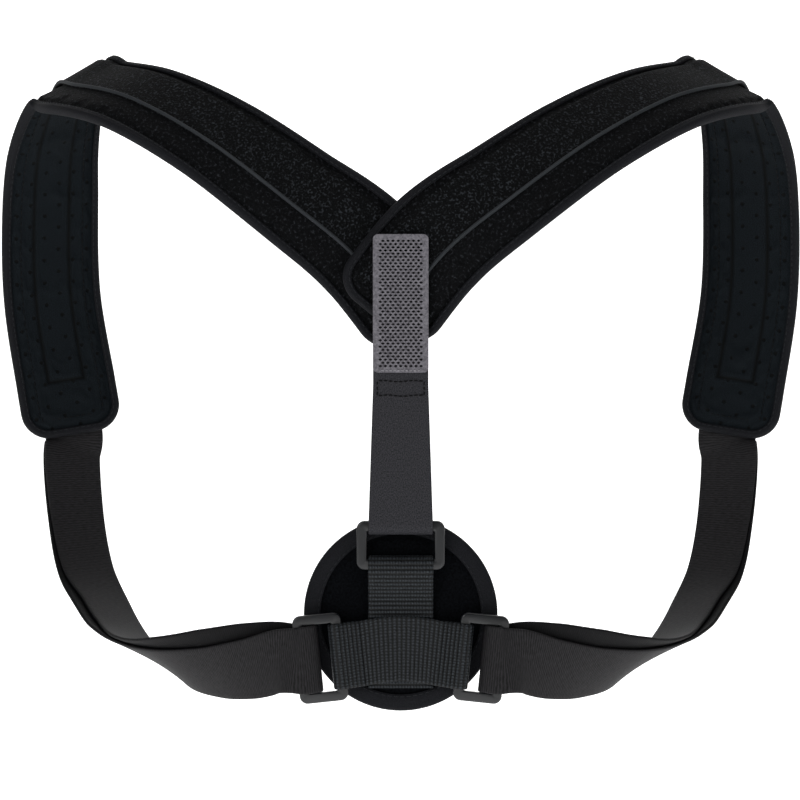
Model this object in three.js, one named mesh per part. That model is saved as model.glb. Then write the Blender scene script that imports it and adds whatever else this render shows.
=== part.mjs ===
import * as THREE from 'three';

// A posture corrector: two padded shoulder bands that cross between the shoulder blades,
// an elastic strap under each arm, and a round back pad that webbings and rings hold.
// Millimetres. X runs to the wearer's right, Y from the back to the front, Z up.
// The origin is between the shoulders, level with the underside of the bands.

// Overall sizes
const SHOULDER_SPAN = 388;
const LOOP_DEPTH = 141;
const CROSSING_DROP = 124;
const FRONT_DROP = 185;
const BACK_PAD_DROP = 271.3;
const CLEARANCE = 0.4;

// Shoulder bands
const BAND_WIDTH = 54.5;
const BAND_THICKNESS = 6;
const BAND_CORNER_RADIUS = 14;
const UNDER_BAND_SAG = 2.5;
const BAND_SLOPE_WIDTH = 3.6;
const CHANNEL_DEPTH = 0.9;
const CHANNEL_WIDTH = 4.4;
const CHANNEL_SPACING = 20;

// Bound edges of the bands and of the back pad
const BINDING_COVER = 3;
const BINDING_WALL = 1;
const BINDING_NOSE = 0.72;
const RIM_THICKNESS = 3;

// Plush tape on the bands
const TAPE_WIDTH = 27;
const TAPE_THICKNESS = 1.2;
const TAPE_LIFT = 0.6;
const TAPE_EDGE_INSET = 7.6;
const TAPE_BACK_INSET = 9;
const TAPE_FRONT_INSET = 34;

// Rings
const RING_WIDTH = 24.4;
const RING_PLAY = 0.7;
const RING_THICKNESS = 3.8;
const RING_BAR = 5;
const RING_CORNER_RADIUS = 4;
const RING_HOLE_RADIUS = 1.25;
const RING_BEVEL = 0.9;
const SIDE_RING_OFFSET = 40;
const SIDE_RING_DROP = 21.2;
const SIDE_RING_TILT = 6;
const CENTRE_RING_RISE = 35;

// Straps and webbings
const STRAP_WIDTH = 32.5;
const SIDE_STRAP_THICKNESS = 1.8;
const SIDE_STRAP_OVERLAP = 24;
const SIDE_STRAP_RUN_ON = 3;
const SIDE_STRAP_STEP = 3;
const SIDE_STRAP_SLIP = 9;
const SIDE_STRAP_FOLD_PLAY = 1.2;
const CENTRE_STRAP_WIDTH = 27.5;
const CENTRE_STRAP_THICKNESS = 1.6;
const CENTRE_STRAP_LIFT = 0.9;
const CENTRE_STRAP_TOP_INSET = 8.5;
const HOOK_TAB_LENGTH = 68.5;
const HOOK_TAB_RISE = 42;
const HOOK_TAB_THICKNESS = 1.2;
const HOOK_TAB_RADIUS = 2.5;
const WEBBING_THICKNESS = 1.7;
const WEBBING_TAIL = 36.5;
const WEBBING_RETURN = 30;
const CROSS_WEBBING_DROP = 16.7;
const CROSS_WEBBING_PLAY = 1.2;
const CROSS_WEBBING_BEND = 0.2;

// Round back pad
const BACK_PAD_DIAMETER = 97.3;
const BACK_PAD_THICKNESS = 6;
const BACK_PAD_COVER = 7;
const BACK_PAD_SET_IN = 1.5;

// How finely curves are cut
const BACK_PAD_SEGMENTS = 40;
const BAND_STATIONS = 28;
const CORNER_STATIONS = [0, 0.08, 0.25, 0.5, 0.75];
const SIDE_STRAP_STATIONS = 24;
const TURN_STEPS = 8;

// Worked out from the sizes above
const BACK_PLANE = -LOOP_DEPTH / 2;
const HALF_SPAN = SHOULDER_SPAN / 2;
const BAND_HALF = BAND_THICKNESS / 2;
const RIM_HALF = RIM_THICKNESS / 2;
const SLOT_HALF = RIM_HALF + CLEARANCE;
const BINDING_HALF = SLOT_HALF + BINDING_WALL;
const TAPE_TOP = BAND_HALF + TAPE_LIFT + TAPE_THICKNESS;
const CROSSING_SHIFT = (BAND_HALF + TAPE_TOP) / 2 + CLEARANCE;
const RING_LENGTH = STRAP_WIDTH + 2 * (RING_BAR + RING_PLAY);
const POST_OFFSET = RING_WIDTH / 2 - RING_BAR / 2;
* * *
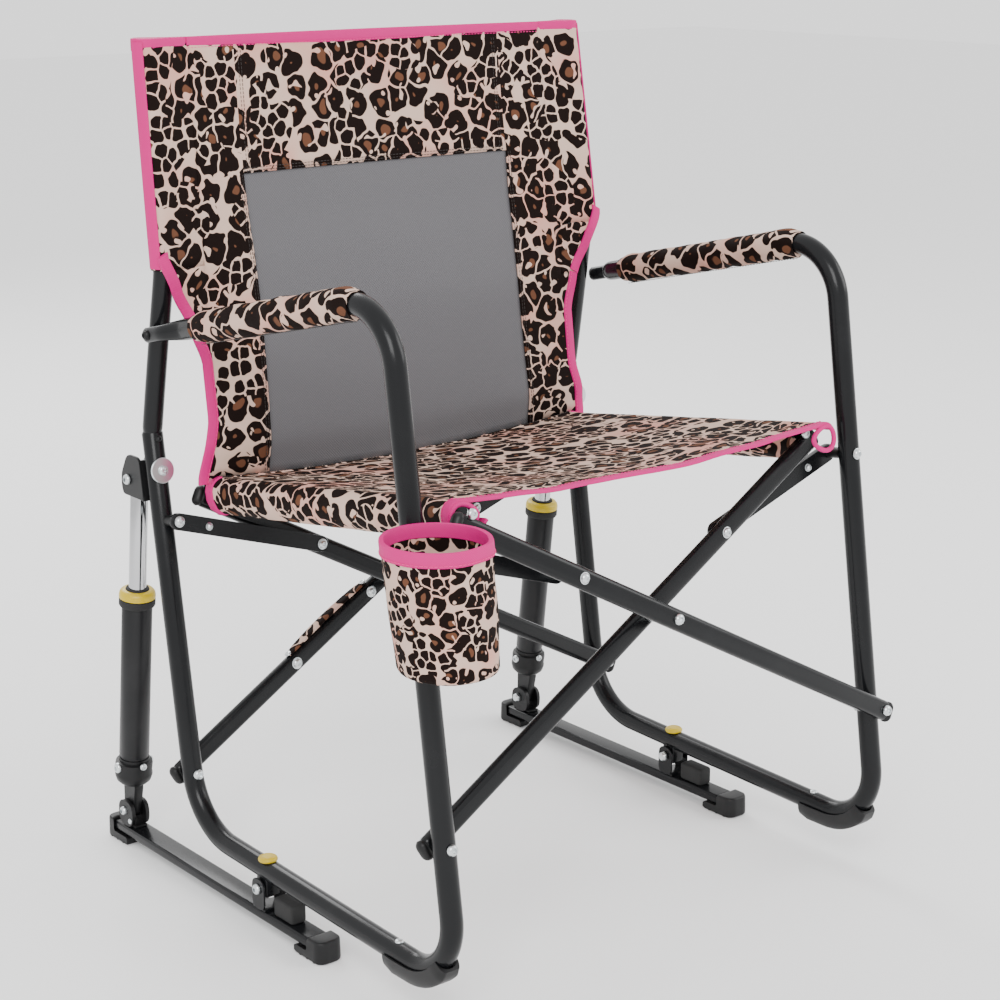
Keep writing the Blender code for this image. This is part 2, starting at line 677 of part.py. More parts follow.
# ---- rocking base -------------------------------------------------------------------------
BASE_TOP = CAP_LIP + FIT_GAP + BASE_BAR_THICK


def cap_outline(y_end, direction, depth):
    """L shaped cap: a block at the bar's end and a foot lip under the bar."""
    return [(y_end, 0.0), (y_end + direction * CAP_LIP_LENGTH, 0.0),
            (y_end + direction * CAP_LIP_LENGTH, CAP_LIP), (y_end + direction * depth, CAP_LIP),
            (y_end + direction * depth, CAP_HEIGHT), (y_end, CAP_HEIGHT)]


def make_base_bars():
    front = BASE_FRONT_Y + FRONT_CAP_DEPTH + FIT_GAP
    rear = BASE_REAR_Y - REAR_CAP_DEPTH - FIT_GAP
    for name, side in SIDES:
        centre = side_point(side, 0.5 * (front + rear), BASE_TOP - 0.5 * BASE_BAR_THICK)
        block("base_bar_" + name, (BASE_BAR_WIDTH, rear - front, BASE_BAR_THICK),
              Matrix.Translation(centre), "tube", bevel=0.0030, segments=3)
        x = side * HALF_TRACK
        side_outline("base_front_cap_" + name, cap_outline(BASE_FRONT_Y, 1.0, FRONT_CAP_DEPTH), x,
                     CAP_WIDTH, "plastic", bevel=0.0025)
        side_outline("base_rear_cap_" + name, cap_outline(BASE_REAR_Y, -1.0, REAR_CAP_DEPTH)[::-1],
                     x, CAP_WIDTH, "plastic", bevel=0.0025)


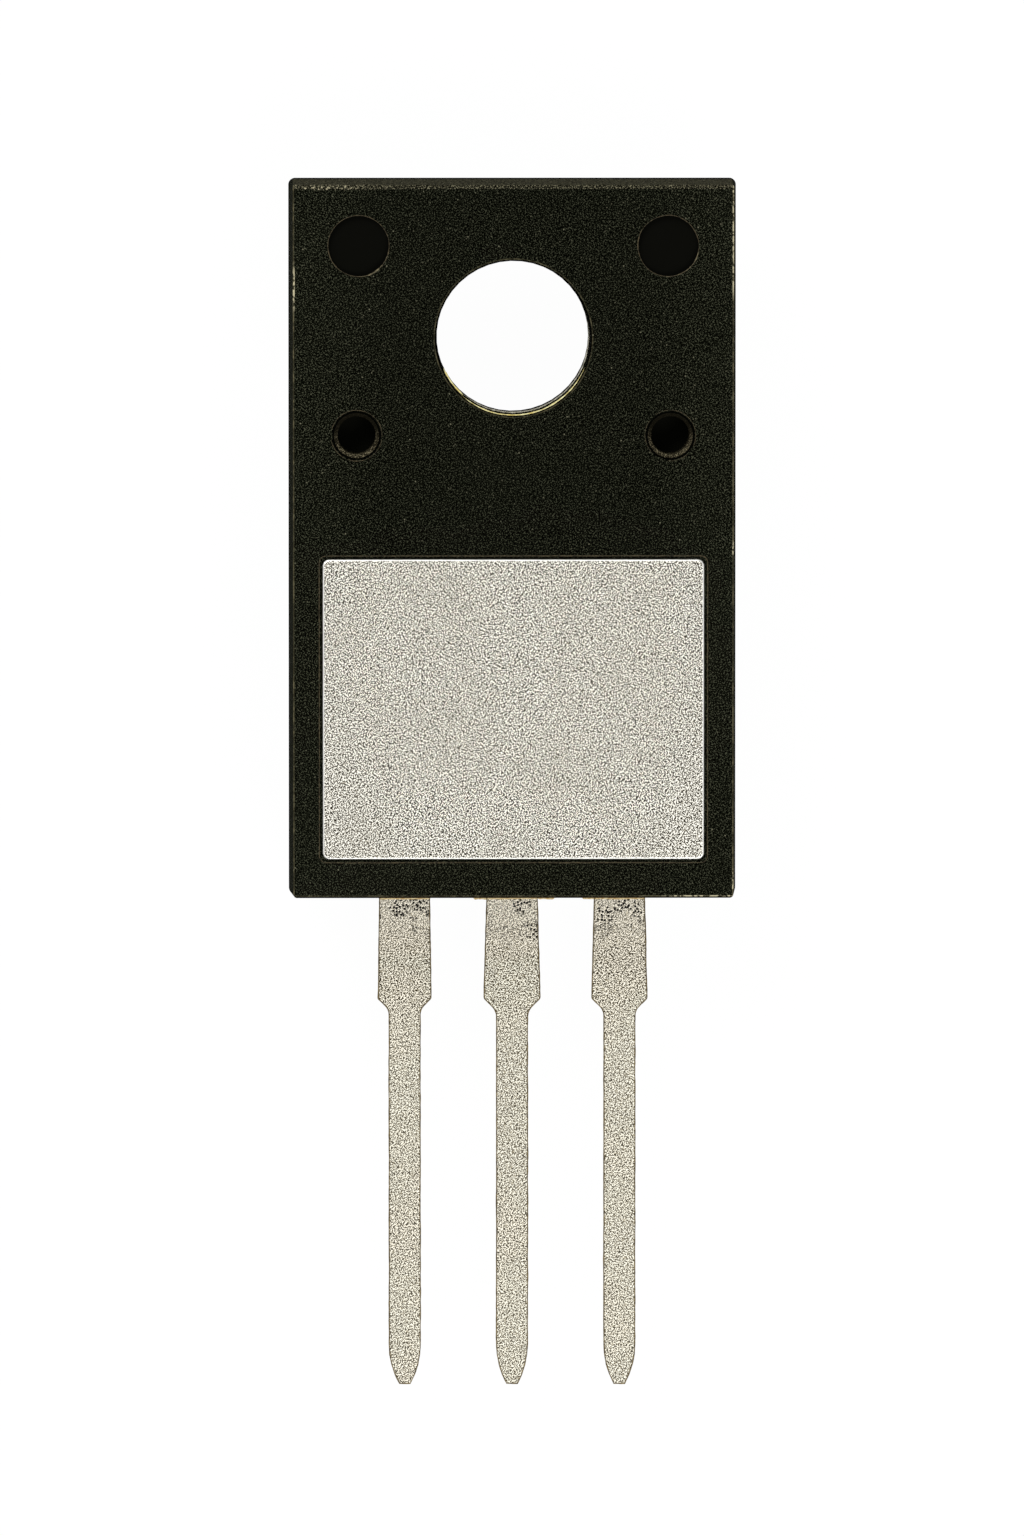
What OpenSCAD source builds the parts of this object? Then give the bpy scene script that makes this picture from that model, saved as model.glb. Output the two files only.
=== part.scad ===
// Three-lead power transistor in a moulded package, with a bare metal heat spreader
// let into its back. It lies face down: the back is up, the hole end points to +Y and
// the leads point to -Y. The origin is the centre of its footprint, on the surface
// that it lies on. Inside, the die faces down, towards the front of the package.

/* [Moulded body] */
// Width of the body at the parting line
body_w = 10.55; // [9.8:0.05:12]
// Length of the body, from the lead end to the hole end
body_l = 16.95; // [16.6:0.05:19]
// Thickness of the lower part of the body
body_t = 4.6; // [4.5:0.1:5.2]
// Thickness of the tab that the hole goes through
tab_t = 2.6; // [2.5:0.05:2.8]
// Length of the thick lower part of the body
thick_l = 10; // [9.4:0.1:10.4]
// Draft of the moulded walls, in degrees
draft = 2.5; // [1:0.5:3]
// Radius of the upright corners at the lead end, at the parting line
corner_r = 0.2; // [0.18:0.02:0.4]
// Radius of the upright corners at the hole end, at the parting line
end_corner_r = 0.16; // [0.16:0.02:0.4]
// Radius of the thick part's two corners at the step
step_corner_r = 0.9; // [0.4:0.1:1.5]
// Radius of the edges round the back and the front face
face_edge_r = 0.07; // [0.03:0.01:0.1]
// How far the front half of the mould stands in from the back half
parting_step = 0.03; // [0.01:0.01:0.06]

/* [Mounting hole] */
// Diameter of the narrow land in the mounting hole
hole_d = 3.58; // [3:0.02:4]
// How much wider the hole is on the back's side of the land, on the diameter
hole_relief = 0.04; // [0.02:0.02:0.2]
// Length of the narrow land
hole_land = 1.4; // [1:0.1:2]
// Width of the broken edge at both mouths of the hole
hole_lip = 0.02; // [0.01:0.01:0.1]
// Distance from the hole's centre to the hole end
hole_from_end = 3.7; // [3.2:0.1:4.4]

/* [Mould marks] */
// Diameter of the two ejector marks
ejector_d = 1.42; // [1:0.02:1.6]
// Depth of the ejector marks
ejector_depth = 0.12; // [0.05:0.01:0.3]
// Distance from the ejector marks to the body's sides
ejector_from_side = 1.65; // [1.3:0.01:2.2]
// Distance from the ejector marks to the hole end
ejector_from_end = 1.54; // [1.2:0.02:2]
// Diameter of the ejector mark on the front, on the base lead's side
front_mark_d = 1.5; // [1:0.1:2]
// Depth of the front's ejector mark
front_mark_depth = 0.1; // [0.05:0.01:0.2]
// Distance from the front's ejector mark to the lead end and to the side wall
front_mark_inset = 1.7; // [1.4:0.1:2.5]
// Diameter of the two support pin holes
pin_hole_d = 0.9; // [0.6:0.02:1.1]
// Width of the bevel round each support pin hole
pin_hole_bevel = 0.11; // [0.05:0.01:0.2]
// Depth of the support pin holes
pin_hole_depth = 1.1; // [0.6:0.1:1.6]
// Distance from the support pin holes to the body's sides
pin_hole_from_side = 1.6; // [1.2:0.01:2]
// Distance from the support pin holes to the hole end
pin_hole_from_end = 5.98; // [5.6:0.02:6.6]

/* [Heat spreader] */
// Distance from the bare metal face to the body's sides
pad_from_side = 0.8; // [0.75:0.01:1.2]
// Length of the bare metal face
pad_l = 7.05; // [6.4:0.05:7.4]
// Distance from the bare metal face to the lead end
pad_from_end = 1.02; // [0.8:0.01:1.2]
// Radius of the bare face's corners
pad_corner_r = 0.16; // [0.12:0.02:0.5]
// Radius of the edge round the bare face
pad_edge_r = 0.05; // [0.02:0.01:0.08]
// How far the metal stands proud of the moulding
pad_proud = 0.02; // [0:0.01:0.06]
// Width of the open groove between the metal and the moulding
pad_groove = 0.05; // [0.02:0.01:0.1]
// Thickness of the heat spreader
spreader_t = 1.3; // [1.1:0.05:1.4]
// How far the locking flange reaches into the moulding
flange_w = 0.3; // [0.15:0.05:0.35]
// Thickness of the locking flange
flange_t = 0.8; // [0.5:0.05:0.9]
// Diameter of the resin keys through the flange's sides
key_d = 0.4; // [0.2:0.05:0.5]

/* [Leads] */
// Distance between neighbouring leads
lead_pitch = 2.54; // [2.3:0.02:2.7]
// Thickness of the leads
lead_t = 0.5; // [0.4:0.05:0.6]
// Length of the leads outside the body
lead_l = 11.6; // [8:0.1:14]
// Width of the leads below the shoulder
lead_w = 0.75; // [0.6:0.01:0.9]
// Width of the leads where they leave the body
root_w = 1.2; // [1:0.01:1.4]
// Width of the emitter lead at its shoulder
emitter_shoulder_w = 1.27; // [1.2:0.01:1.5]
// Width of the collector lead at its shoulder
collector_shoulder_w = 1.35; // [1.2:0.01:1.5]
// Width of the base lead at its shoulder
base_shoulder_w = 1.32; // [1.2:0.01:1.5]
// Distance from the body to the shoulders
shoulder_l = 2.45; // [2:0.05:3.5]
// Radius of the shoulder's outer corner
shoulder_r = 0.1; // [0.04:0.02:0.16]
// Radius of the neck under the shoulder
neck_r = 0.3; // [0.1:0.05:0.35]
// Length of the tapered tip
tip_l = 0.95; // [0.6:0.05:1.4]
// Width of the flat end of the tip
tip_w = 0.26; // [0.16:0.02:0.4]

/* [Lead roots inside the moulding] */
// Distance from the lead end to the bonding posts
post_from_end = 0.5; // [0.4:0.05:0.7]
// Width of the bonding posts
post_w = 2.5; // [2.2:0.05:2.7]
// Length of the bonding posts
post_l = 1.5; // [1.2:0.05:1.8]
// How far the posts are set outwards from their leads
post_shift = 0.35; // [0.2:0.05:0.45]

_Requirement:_
Each line from the one holding "Model this object" to the one holding "const CLEARANCE = 0.4;", those two included, is to be transcribed exactly, and no other line.

_Exercise response:_
Model this object in three.js, one named mesh per part. That model is saved as model.glb. Then write the Blender scene script that imports it and adds whatever else this render shows.
=== part.mjs ===
import * as THREE from 'three';

// A posture corrector: two padded shoulder bands that cross between the shoulder blades,
// an elastic strap under each arm, and a round back pad that webbings and rings hold.
// Millimetres. X runs to the wearer's right, Y from the back to the front, Z up.
// The origin is between the shoulders, level with the underside of the bands.

// Overall sizes
const SHOULDER_SPAN = 388;
const LOOP_DEPTH = 141;
const CROSSING_DROP = 124;
const FRONT_DROP = 185;
const BACK_PAD_DROP = 271.3;
const CLEARANCE = 0.4;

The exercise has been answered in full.